Mykola Petrovych Suk (* 21 December 1945, Kyiv) is a Ukrainian pianist. Honoured Artist of the Ukrainian SSR (1973). The son of Ukrainian choirmaster and teacher Petro Suk.

Biography.
Mykola Suk was born in Kyiv in 1945 into a family of musicians, studied at the Mykola Lysenko Kyiv Secondary Specialised Music School and at the Moscow Conservatory in the class of Professor Lev Vlasenko.

Laureate of the Liszt-Barthok International Competition. Honoured Artist of Ukraine.

He received international acclaim at the 1971 Liszt-Barthok International Competition in Budapest, where he won the Gold Medal. Playing both classical and contemporary music, he was the first interpreter of concertos and solo works by such composers as Valentyn Silvestrov, Ivan Karabyts, Myroslav Skoryk, and Virko Baley (some of these works were written for him personally). Joseph Horowitz, a renowned American musicologist and former music critic for the New York Times, called Mykola Suk "the greatest living performer of Liszt's music".

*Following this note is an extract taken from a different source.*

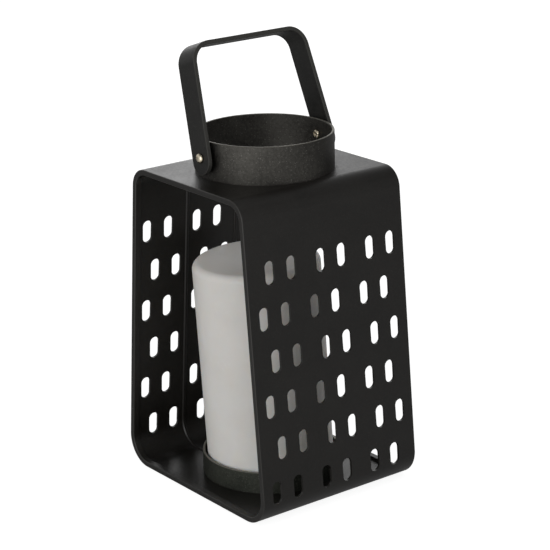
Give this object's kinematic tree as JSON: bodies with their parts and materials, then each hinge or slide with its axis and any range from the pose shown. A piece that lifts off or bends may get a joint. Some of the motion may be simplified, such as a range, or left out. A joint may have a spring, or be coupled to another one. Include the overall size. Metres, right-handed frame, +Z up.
{
  "type": "outdoor lantern",
  "caption": "Slotted sheet-metal lantern, open front and rear, with a round collar, a swinging strap handle and a battery candle standing in a ring.",
  "frame": {"origin": "centre of the underside that the lantern stands on", "axes": "+Z up, -Y out of the open front, +X to the right-hand slotted wall seen from the front; the handle pivots about a line along Y"},
  "size_m": [0.1328, 0.1124, 0.2626],
  "materials": {
    "shell_coat": "black satin powder coat",
    "collar_coat": "dark grey fine-textured powder coat with a faint sparkle",
    "ring_coat": "dark grey fine-textured powder coat with a faint sparkle",
    "handle_coat": "black satin powder coat",
    "rivet_metal": "pale nickelled brass, bright",
    "spacer_metal": "blackened",
    "wax": "ivory wax, soft satin",
    "wick_cotton": "charred braided cotton",
    "unit_plastic": "ivory moulded plastic",
    "contact_nickel": "nickel-plated spring steel",
    "cell_jacket": "plain blue foil jacket",
    "board_green": "solder mask over glass-fibre board",
    "led_amber": "tinted clear epoxy",
    "switch_black": "black moulded plastic"
  },
  "bodies": {
    "lantern_body": {"body_shell": "shell_coat", "collar": "collar_coat", "candle_ring": "ring_coat", "handle_rivet_rear": "rivet_metal", "handle_spacer_rear": "spacer_metal", "handle_rivet_front": "rivet_metal", "handle_spacer_front": "spacer_metal"},
    "handle": {"handle": "handle_coat"},
    "candle": {"candle_wax": "wax", "candle_wick": "wick_cotton", "light_unit_housing": "unit_plastic", "battery_nub_up": "cell_jacket", "battery_nub_down": "cell_jacket", "top_contact_plate": "contact_nickel", "top_contact_spring": "contact_nickel", "circuit_board": "board_green", "board_screw_front": "contact_nickel", "board_screw_rear": "contact_nickel", "led": "led_amber", "switch_body": "switch_black"},
    "battery_door": {"battery_door": "unit_plastic", "door_contact": "contact_nickel", "door_contact_spring": "contact_nickel"},
    "switch_knob": {"switch_knob": "switch_black"}
  },
  "joints": [
    {"name": "handle_swing", "type": "hinge", "parent": "lantern_body", "child": "handle", "pos_m": [0, 0, 0.2], "axis": [0, 1, 0], "range_deg": [-77, 115]},
    {"name": "candle_lift", "type": "slide", "parent": "lantern_body", "child": "candle", "axis": [-0.0268, -0.0437, 0.9987], "range_m": [0, 0.04]},
    {"name": "door_turn", "type": "hinge", "parent": "candle", "child": "battery_door", "pos_m": [0.00013, 0.00021, 0.00367], "axis": [-0.0268, -0.0437, 0.9987], "range_deg": [0, 20]},
    {"name": "switch_slide", "type": "slide", "parent": "candle", "child": "switch_knob", "axis": [-0.0006, 0.999, 0.0437], "range_m": [0, 0.004]}
  ]
}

He currently lives in Las Vegas, where he teaches at the University of Nevada (UNLV). He is also Artist in Residence and Artistic Director of the Ukrainian Institute of America.

Since his American debut at Carnegie Hall in 1991, Mykola Suk has performed throughout Europe and the United States, including the premiere of Schnittke's Piano Concerto in Chicago.

In the late 90s, the pianist had a triumphant concert tour with the National Honoured Academic Symphony Orchestra of Ukraine in Austria and Germany. In a duet with Oleh Krysa, an outstanding Ukrainian violinist and student of David Oistrakh, he performed the complete cycle of sonatas by Ludwig van Beethoven.

Mykola Suk has repeatedly been a member of the jury of the International Competition for Young Pianists in memory of Volodymyr Horowitz in Kyiv.